Au-delà de la performance – réelle – de l’acteur qui joue, image et son, le rôle de la mère et celui du fils, le film, un peu déconcertant au début, excelle par la mise à nu des émotions ressenties. S’y mêlent la pudeur et le sens de la dérision pour laisser au spectacle l’aspect du divertissement.
Deux scènes sont remarquables d’inventivité et d’à-propos. Un soir dans sa chambre, Guillaume Gallienne se vit et se déguise en Sissi et sa bavaroise de mère. Ce double dédoublement de personnalités sur fond historique est confondant de drôlerie teintée de douce amertume. L’autre scène d’anthologie est une reprise en manège sous les directives d’un moniteur d’équitation qui fait pour son élève plus et mieux qu’un collège de psychanalystes. Sur l’air de « La chevauchée des Walkyries », le cavalier Guillaume Gallienne s’exerce à prendre plaisir au bien nommé « mouvement conjugal »… Une finale de génie de nature à réconcilier Wagner avec les opprimés.
Bravo et merci pour cet article si bien écrit et cette critique si bien ressentie !
J’hésitais à aller voir le film… Je trépigne d’impatience désormais!!!
Dear Mummy…
J’ai eu la même réaction que vous , et ai été fort gênée des rires intempestifs de nombreux spectateurs…. Ce film est tout sauf drôle, même si le sujet du « genre » y est traité avec humour !!!
Le jeu de l’acteur, à la fois mère et fils, est exceptionnel !
Merci pour vos analyses très justes …. notamment « la vie d’Adèle » .

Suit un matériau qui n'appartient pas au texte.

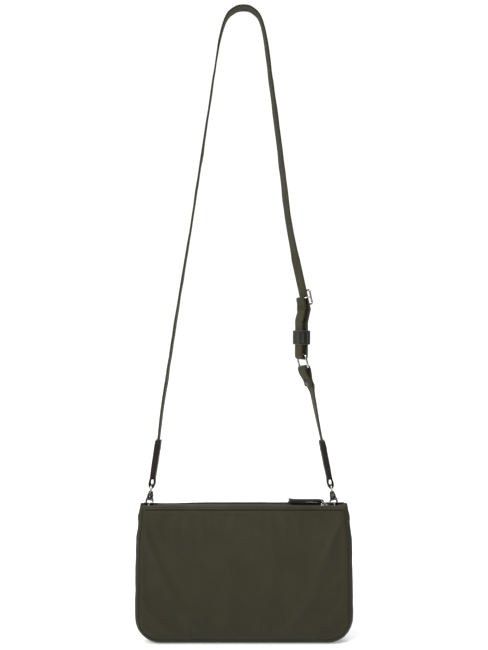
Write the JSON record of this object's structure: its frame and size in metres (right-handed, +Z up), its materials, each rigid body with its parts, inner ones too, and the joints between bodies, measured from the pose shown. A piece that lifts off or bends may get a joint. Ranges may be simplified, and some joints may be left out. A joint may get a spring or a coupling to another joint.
{
  "type": "crossbody purse",
  "caption": "Flat zipped fabric pouch on a long adjustable webbing strap with leather ends, swivel clips and half-round rings.",
  "frame": {"origin": "underside of the strap at its highest point, where the purse is carried", "axes": "+Z up, +X to the viewer's right, front of the pouch towards -Y"},
  "size_m": [0.2426, 0.0252, 0.7064],
  "materials": {
    "shell_fabric": "satin",
    "band_fabric": "satin",
    "lining": "matte",
    "webbing": "matte",
    "leather": "satin",
    "hardware": "polished",
    "dark_metal": "satin",
    "zip_tape": "matte",
    "zip_teeth": "satin"
  },
  "bodies": {
    "strap": {"strap_main": "webbing", "lower_strap": "webbing", "adjuster_ring": "hardware", "lower_rivet": "dark_metal", "left_leather_end": "leather", "right_leather_end": "leather", "left_end_rivet": "dark_metal", "right_end_rivet": "dark_metal", "left_clip_eye": "hardware", "right_clip_eye": "hardware"},
    "strap_slider": {"strap_slider": "hardware", "strap_tail_loop": "webbing"},
    "keeper": {"keeper": "leather"},
    "bag_back": {"back_panel": "shell_fabric", "back_lining": "lining", "gusset": "shell_fabric", "back_top_band": "band_fabric", "zip_tape_back": "zip_tape", "zip_teeth_back": "zip_teeth", "zip_bottom_stop": "hardware", "zip_top_stop_back": "hardware", "left_d_ring_tab": "band_fabric", "right_d_ring_tab": "band_fabric"},
    "bag_front": {"front_panel": "shell_fabric", "front_lining": "lining", "front_top_band": "band_fabric", "zip_tape_front": "zip_tape", "zip_teeth_front": "zip_teeth", "zip_top_stop_front": "hardware"},
    "zip_slider": {"zip_slider": "hardware"},
    "zip_pull": {"zip_pull_link": "hardware", "zip_pull_tab": "leather"},
    "left_clip": {"left_clip_body": "hardware", "left_gate_pin": "hardware", "left_gate_spring": "hardware"},
    "left_gate": {"left_gate": "hardware"},
    "left_d_ring": {"left_d_ring": "hardware"},
    "right_clip": {"right_clip_body": "hardware", "right_gate_pin": "hardware", "right_gate_spring": "hardware"},
    "right_gate": {"right_gate": "hardware"},
    "right_d_ring": {"right_d_ring": "hardware"}
  },
  "joints": [
    {"name": "bag_swing", "type": "hinge", "parent": "strap", "child": "bag_back", "pos_m": [0, 0, -0.5505], "axis": [1, 0, 0], "range_deg": [-30, 30]},
    {"name": "zip_slide", "type": "slide", "parent": "bag_back", "child": "zip_slider", "axis": [1, 0, 0], "range_m": [-0.138, 0]},
    {"name": "mouth_open", "type": "hinge", "parent": "bag_back", "child": "bag_front", "pos_m": [0, -0.008, -0.7045], "axis": [1, 0, 0], "range_deg": [0, 10]},
    {"name": "pull_flip", "type": "hinge", "parent": "zip_slider", "child": "zip_pull", "pos_m": [0.0905, 0, -0.55143], "axis": [0, 1, 0], "range_deg": [0, 60]},
    {"name": "strap_adjust", "type": "slide", "parent": "strap", "child": "strap_slider", "axis": [-0.1977, 0, 0.9803], "range_m": [0, 0.024]},
    {"name": "keeper_slide", "type": "slide", "parent": "strap", "child": "keeper", "axis": [-0.0436, 0, 0.999], "range_m": [-0.002, 0.007]},
    {"name": "left_clip_swivel", "type": "hinge", "parent": "strap", "child": "left_clip", "pos_m": [-0.1055, 0, -0.5505], "axis": [0.1461, 0, 0.9893], "range_deg": [-15, 15]},
    {"name": "left_gate_open", "type": "hinge", "parent": "left_clip", "child": "left_gate", "pos_m": [-0.10111, 0, -0.54609], "axis": [0, 1, 0], "range_deg": [0, 10], "stiffness_Nm_per_rad": 0.004, "springref_deg": -20.05},
    {"name": "left_d_ring_tilt", "type": "hinge", "parent": "bag_back", "child": "left_d_ring", "pos_m": [-0.1055, 0, -0.5585], "axis": [0, 1, 0], "range_deg": [-4, 4]},
    {"name": "right_clip_swivel", "type": "hinge", "parent": "strap", "child": "right_clip", "pos_m": [0.1004, 0, -0.5505], "axis": [-0.1942, 0, 0.981], "range_deg": [-15, 15]},
    {"name": "right_gate_open", "type": "hinge", "parent": "right_clip", "child": "right_gate", "pos_m": [0.0958, 0, -0.54631], "axis": [0, -1, 0], "range_deg": [0, 10], "stiffness_Nm_per_rad": 0.004, "springref_deg": -20.05},
    {"name": "right_d_ring_tilt", "type": "hinge", "parent": "bag_back", "child": "right_d_ring", "pos_m": [0.1004, 0, -0.5585], "axis": [0, 1, 0], "range_deg": [-4, 4]}
  ],
  "couplings": [
    {"joint": "mouth_open", "follows": "zip_slide", "rad_per_m": -1.2635}
  ]
}
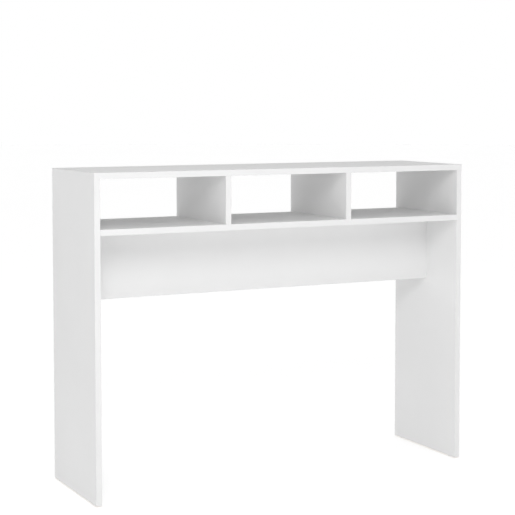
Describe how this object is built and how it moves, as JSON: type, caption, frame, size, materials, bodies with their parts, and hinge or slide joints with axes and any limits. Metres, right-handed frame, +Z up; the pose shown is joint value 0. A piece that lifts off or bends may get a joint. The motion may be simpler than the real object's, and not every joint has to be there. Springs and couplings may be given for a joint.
{
  "type": "console table",
  "caption": "Narrow white console table on two solid side panels, with open compartments under the top, a shelf and a set-back apron.",
  "frame": {"origin": "on the floor, at the centre of the footprint", "axes": "+X along the width, to the right from the front; +Y from front to back; +Z up"},
  "size_m": [1.05, 0.3, 0.8],
  "materials": {
    "melamine_board": "white melamine-faced chipboard, satin",
    "edge_band": "white edge band, satin",
    "cam_zinc": "die-cast zinc, dull",
    "bolt_steel": "zinc-plated steel",
    "screw_steel": "zinc-plated steel",
    "beech": "bare beech",
    "glide_plastic": "white moulded plastic, matt"
  },
  "bodies": {
    "root": {"apron_bottom_edge_band": "edge_band", "apron_left_cam_bolts": "bolt_steel", "apron_left_cam_locks": "cam_zinc", "apron_left_dowels": "beech", "apron_panel": "melamine_board", "apron_right_cam_bolts": "bolt_steel", "apron_right_cam_locks": "cam_zinc", "apron_right_dowels": "beech", "apron_shelf_cam_bolts": "bolt_steel", "apron_shelf_cam_locks": "cam_zinc", "apron_shelf_dowels": "beech", "left_divider": "melamine_board", "left_divider_dowels": "beech", "left_divider_front_edge_band": "edge_band", "left_divider_rear_edge_band": "edge_band", "left_divider_screws": "screw_steel", "left_foot_glides": "glide_plastic", "left_foot_nails": "screw_steel", "left_side_front_edge_band": "edge_band", "left_side_panel": "melamine_board", "left_side_rear_edge_band": "edge_band", "left_side_top_edge_band": "edge_band", "right_divider": "melamine_board", "right_divider_dowels": "beech", "right_divider_front_edge_band": "edge_band", "right_divider_rear_edge_band": "edge_band", "right_divider_screws": "screw_steel", "right_foot_glides": "glide_plastic", "right_foot_nails": "screw_steel", "right_side_front_edge_band": "edge_band", "right_side_panel": "melamine_board", "right_side_rear_edge_band": "edge_band", "right_side_top_edge_band": "edge_band", "shelf_front_edge_band": "edge_band", "shelf_left_cam_bolts": "bolt_steel", "shelf_left_cam_locks": "cam_zinc", "shelf_left_dowels": "beech", "shelf_panel": "melamine_board", "shelf_rear_edge_band": "edge_band", "shelf_right_cam_bolts": "bolt_steel", "shelf_right_cam_locks": "cam_zinc", "shelf_right_dowels": "beech", "top_front_edge_band": "edge_band", "top_left_cam_bolts": "bolt_steel", "top_left_cam_locks": "cam_zinc", "top_left_dowels": "beech", "top_panel": "melamine_board", "top_rear_edge_band": "edge_band", "top_right_cam_bolts": "bolt_steel", "top_right_cam_locks": "cam_zinc", "top_right_dowels": "beech"}
  },
  "joints": []
}
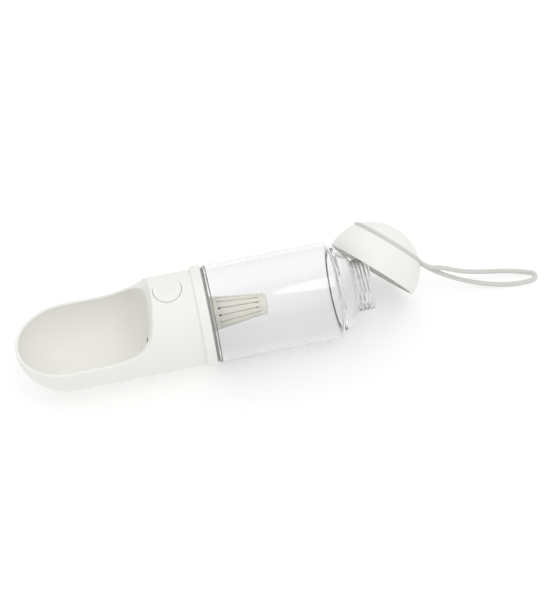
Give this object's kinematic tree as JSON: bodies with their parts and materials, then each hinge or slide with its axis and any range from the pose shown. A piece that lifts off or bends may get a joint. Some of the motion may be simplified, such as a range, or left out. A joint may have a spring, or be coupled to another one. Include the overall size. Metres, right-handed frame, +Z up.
{
  "type": "dog travel water bottle",
  "caption": "Clear bottle on its side with a screwed-on drinking trough, push-button valve, inner filter, and an unscrewed dome cap with a round strap.",
  "frame": {"origin": "centre of the filling neck's mouth, on the bottle's axis", "axes": "+X along the bottle's axis, out of the filling neck and away from the trough; +Z up, through the trough's opening and the push button; the bottle lies on its side"},
  "size_m": [0.3821, 0.0896, 0.072],
  "materials": {
    "clear_plastic": "clear, polished",
    "white_plastic": "fine matte",
    "cream_plastic": "satin",
    "stem_plastic": "satin",
    "grey_rubber": "soft",
    "strap_grey": "soft silicone",
    "spring_steel": "drawn wire",
    "foam": "open foam",
    "fleece": "needled fleece",
    "carbon": "granular"
  },
  "bodies": {
    "bottle": {"bottle_body": "clear_plastic"},
    "seal": {"main_seal": "grey_rubber"},
    "head": {"head_base": "white_plastic", "trough_housing": "white_plastic", "valve_body": "stem_plastic", "valve_seat": "grey_rubber", "stem_seal": "grey_rubber", "stem_bush": "stem_plastic", "column_plug": "white_plastic", "column_plug_seal": "grey_rubber", "outlet_tube": "grey_rubber", "filter_ring": "grey_rubber", "button_spring": "spring_steel"},
    "button": {"push_button": "white_plastic", "valve_stem": "stem_plastic", "valve_plug": "grey_rubber"},
    "filter": {"filter_base": "cream_plastic", "filter_cage": "cream_plastic", "filter_end_cap": "cream_plastic", "filter_foam": "foam", "filter_wrap": "fleece", "filter_core": "carbon"},
    "cap": {"cap_shell": "white_plastic", "cap_liner": "white_plastic", "cap_gasket": "grey_rubber", "strap_ring": "strap_grey", "strap_loop": "strap_grey"}
  },
  "joints": [
    {"name": "head_travel", "type": "slide", "parent": "bottle", "child": "seal", "axis": [-1, 0, 0], "range_m": [0, 0.009]},
    {"name": "head_turn", "type": "hinge", "parent": "seal", "child": "head", "pos_m": [-0.1152, 0, 0], "axis": [-1, 0, 0], "range_deg": [0, 720]},
    {"name": "button_press", "type": "slide", "parent": "head", "child": "button", "axis": [0, 0, -1], "range_m": [0, 0.003], "stiffness_N_per_m": 700, "springref_m": -0.004, "deforming": ["button_spring"]},
    {"name": "filter_pull", "type": "slide", "parent": "head", "child": "filter", "axis": [1, 0, 0], "range_m": [0, 0.012]},
    {"name": "cap_lift_off", "type": "slide", "parent": "bottle", "child": "cap", "axis": [0.6721, 0.5232, 0.524], "range_m": [0, 0.085]}
  ],
  "couplings": [
    {"joint": "head_travel", "follows": "head_turn", "m_per_rad": 0.000716}
  ]
}
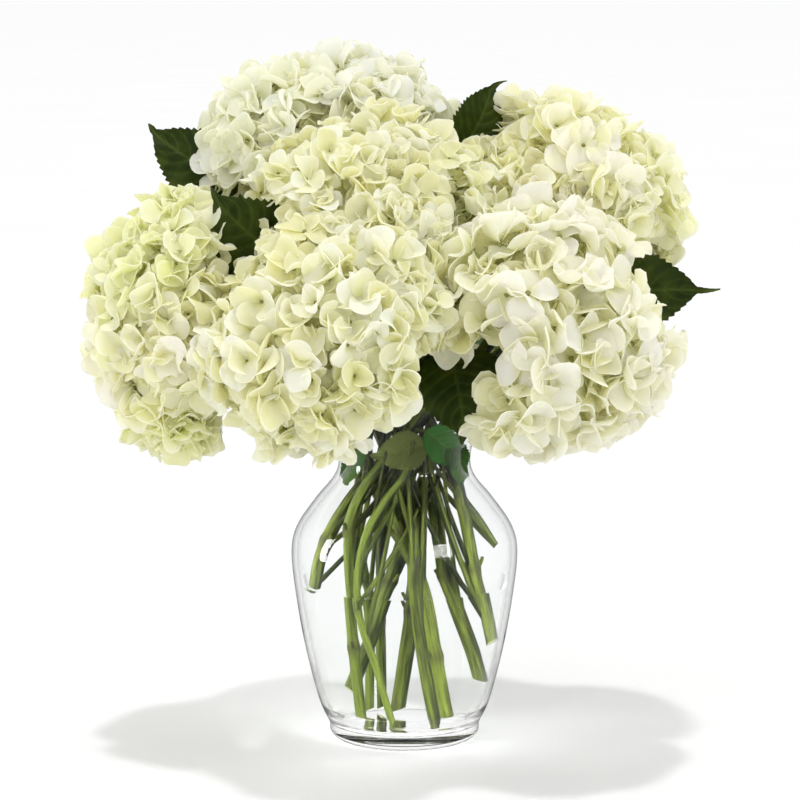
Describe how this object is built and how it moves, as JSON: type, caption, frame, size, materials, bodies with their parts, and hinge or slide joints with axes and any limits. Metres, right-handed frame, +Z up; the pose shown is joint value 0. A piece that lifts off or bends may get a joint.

Si je puis me permettre, allez voir « tel père, tel fils » du Japonais Hirokazu Kore Eda, un cinéaste qui traite de façon très subtile des relations familiales dans le Japon du XXIème siècle
Joëlle H
Je vais donc me cinéporter au Japon un jour prochain. Merci !
Si Rabelais avait fait écrire à l’entrée de l’Abbaye de Thélême : « Fay ce que vouldras », il aurait assurément rajouté mais « escourde dame Guillemette ».